The Stop Community Food Centre hopes the Sheltered Garden component of the project will do many things: create an engaging place for kids and adults to grow and learn about healthy food, demonstrate how to extend the growing season for warm-climate vegetables, and look beautiful! It will also house a new community bake oven. In order to meet all of these goals and reflect what the community would like to see, The Stop is bringing together community members with a variety of interests and skills in the design process, and also ways to involve the many community members who have shared their enthusiasm for the Green Barn and want to get their hands in the compost.
Residents and fans of the Green Barn Farmers’ Market are pleased that the market will be moving to the Barns on November 22nd, 2008 at 9am. The existing vendors will be returning along with lots of new farmers and vendors who make great local food. The winter market promises to be a lovely experience for everyone, with plenty of spots to meet friends, sit and enjoy or think through purchases, and people-watch. Volunteers will be offering tasters of some of the fabulous Ontario meats, cheeses and raw foods available for sale.
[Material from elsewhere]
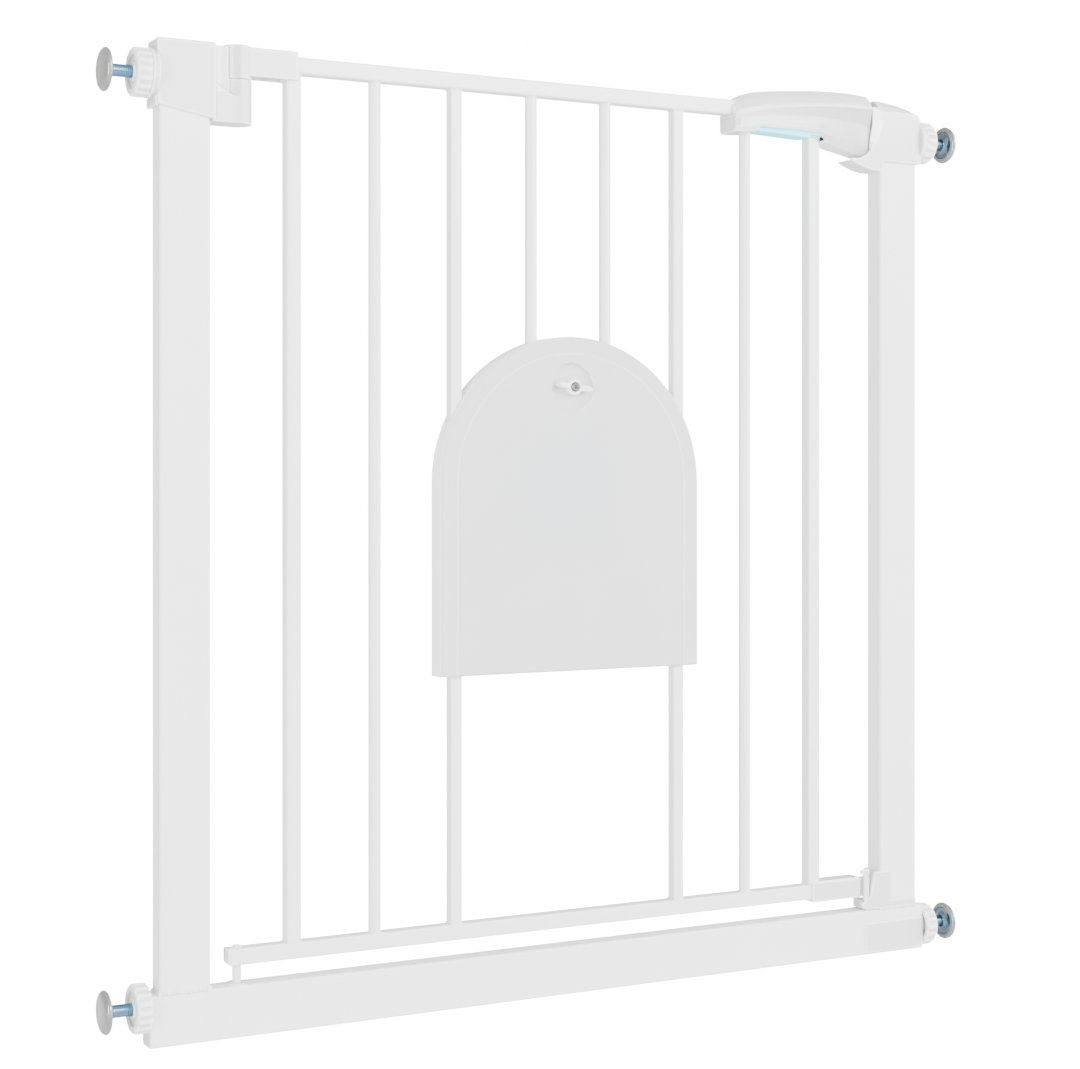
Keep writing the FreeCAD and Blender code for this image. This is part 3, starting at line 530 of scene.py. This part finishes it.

Meanwhile the City’s contractor is working full steam all around the buildings endeavouring to finish the park at the same time as the buildings. The park will boast a new children’s playground with gym equipment and splash pad with water toys in the summer. A separate crew is installing sidewalks and curbs along Benson and Wychwood Avenues.
The Barns performing spaces will be available to rent for special events and long term rentals. This ambitious project, periodically the subject of controversy among some of Wychwood Park’s entrenched residents, promises to provide a fresh new focal point for the long-established artists’ community.